Hiring can be a stressful time, especially for small businesses. The whole process takes time away from performing your core tasks, and time is money. On top of that, bringing on a new employees is often a bittersweet experience. It is exciting to think that your business is expanding, but employees are a big upfront investment. Behind that excitement is often the worry that you have miscalculated the size of this expansion, and that revenue will not grow quickly enough to cover the costs of bringing in a new employee.
With these conflicting feelings about hiring someone new, it is understandable that you want to cut the process short. As soon as you find your ideal employee, or one who you think should work out, you want to get back to business. The key to developing a rockstar employee is what comes next, however.
I worked with a client who was having trouble finding their ideal employees. They had hired a few people over the years who did not live up to expectations. When I asked the management team what happened to those employees, they looked at each other and sort of shrugged.
There was one who never quite seemed at home here. He was smart, but wasn’t motivated for the partner track. When his girlfriend broke up with him, he moved back to the city to be closer to friends and family.

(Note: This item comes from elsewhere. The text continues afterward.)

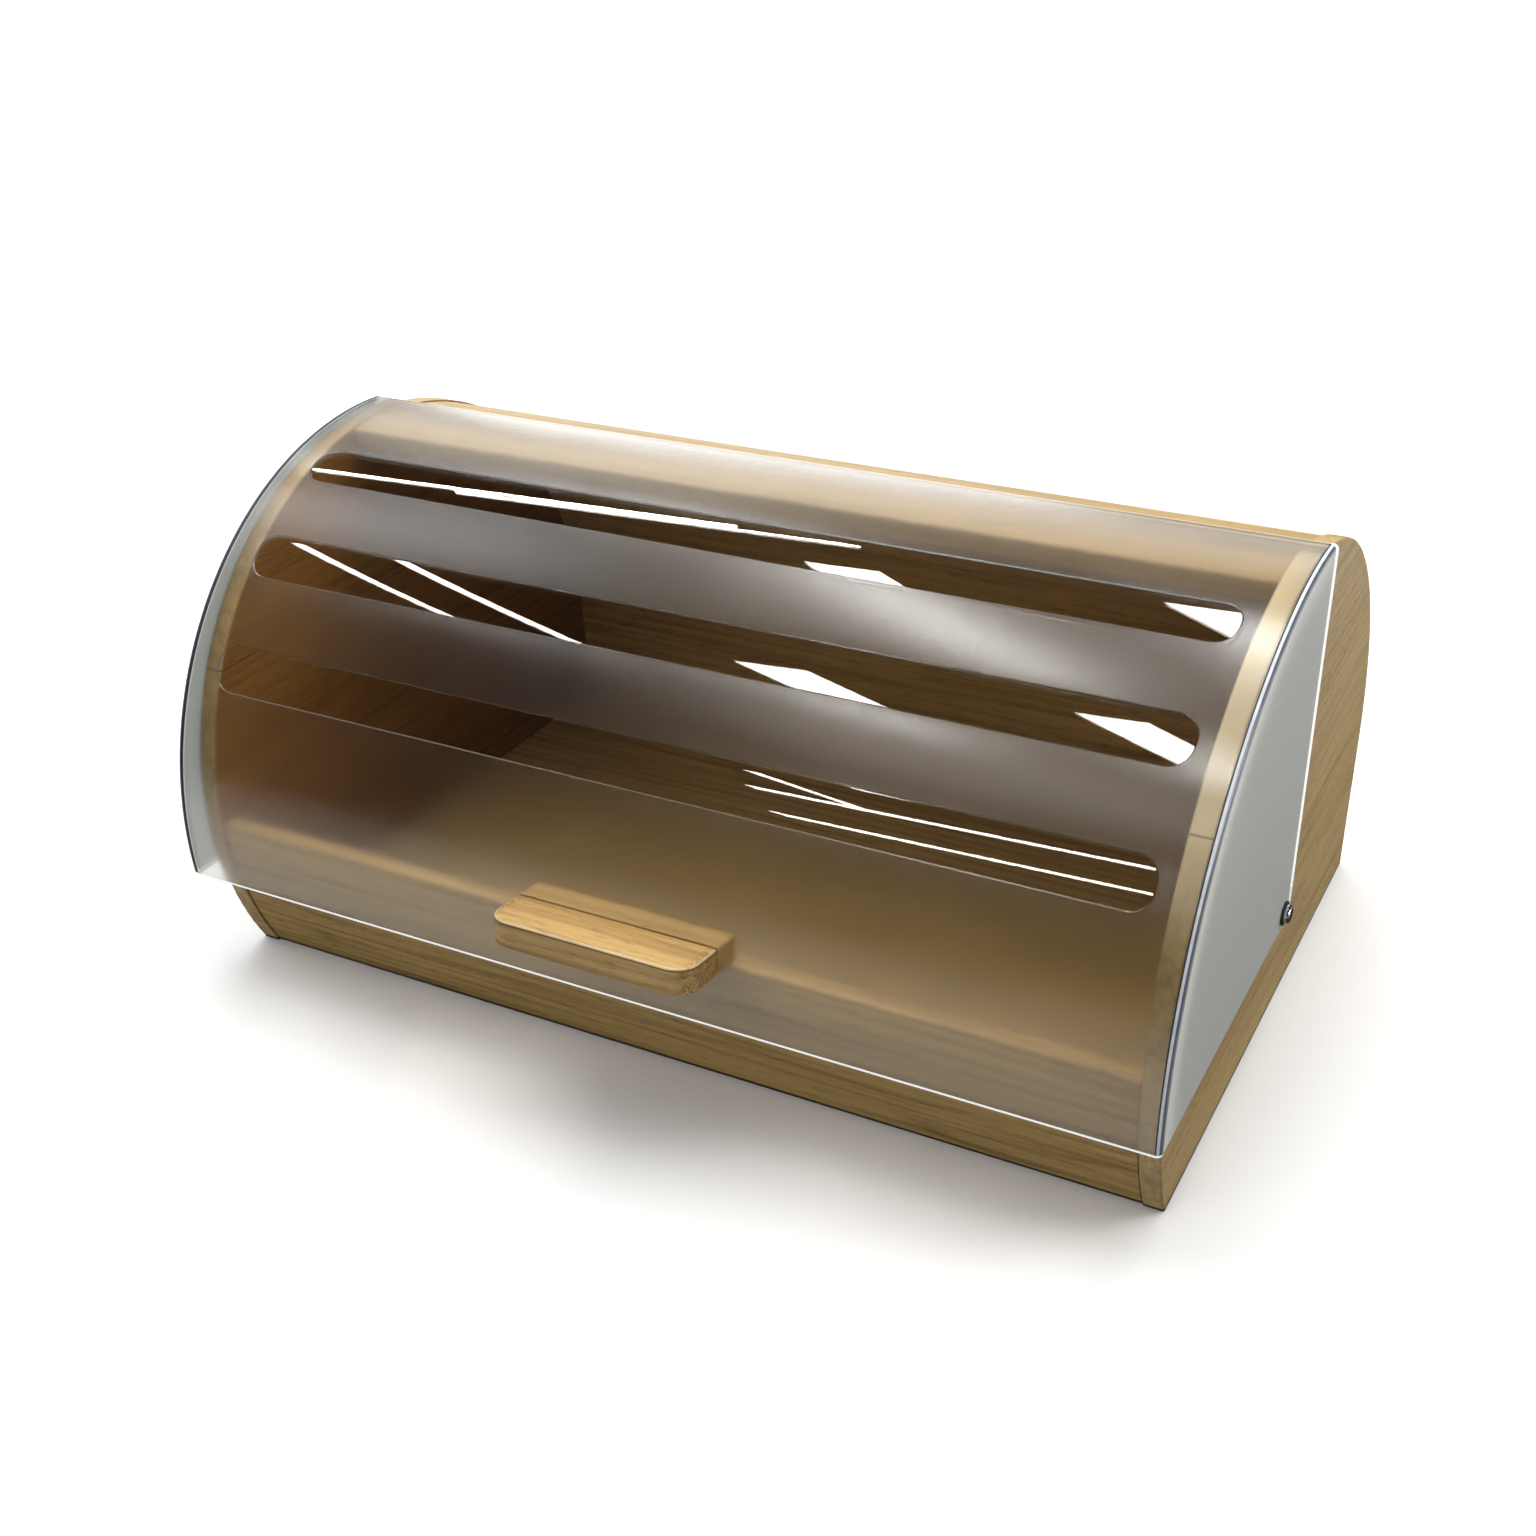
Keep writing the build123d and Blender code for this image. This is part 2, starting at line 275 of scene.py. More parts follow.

Another one of their employees for whom they had high hopes, just didn’t materialize. She still worked there after 12 years but was no longer on a partnership track. She came in as an intern and had yet to pass her licensing exams. The managing partners seemed to think she would earn her license some day, and then they would be able to promote her.
When I asked about a third former employee of this firm, the managing partners just looked at each other. They couldn’t even agree on whether this employee had quit or been fired. One couldn’t even remember his name. These are all signs that new employees didn’t get much face-time with the management.

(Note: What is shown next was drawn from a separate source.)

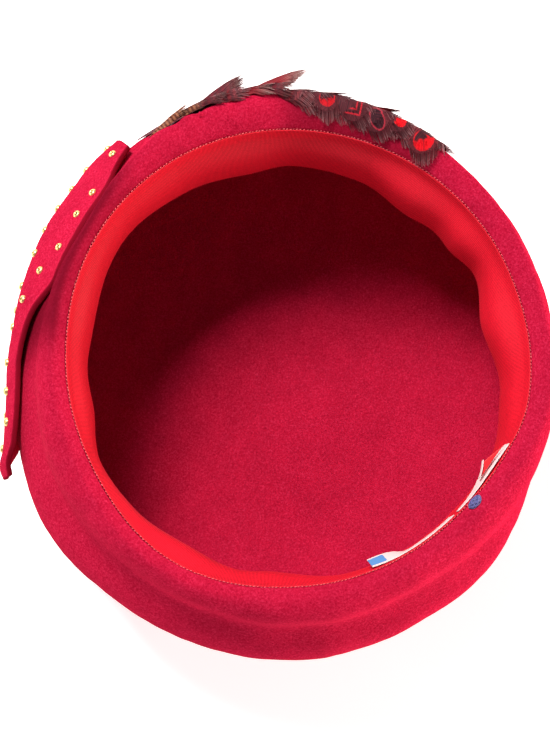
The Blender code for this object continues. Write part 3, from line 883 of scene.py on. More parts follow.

None of these former employees, and the one who was still with the firm, had been set up for success. They were not given the proper tools, support, and guidance they needed to become rockstar employees. Because these were educated, and in some cases licensed, professionals, the managing partners figured they would arrive with all they needed to do well in the job.
I eventually uncovered the fact that the firm had no on-boarding system. On his first day, a new employee would sign a couple tax forms and be shown to a desk, possibly in a small office. That was it. He was not welcomed or mentored…he was mostly ignored.
How would you like a new job where you get stuck in an office with no information and left to fend for yourself? What would you tell your friends about this new job at the end of the week? How long would you like to stay at a job where you didn’t even feel welcome on the first day?
Little secret here…on-boarding is not just signing those tax forms and getting an employee manual. On-boarding means to welcome aboard, and it is a very important part of hiring.
When developing an on-boarding system, think food, clothing, and shelter. According to Maslow, these are the basic human needs which must be satisfied first before moving on to more complex requirements. On the first day of his new job, your employee needs to know:
Where to park his car
Where to hang his coat
How to get a cup of coffee
Where to store his lunch
Where the restrooms are
You can brainstorm a whole list of information based on satisfying your new employee’s need for food, clothing, and shelter. Getting these basics will take some of the edge off of that first-day-of-a-new-job nervousness. Once you cover the basics, you can move on to what he needs to know to do his job, and then how he can stand out and get promoted.
Most importantly, a good on-boarding system makes your new employee feel welcome. After all, you chose him to join your team. You should share some of your enthusiasm with him. It will make him feel happy to be there.
The other important aspect of on-boarding is educating your new employee about your company starting on his first day. Happy employees are good brand ambassadors. You want your new employee to understand your brand, so he can accurately represent.
I had another client who had done an excellent job of branding her company. She started out as the embodiment of the brand, and then, trained her employees to pick it up. Her employees had heavy customer contact, so how they represented the brand was essential to sales.
This client of mine would start on the first day with a new employee. First, her employees would be given time to read through the company website to begin to get a feel for it. Then, they were sent into the social media accounts, again, to become familiar with the look and feel of the brand. Finally, she had her employees listen in to calls between her and her clients.
Even for employees who do not have contact with customers, it is important that they understand your branding to some extent. Employees go home and talk about their jobs. On the week-ends, they get together with their friends and swap work stories. An employee who is happy with his job and is proud of the company he works for will tell much more flattering stories about your business.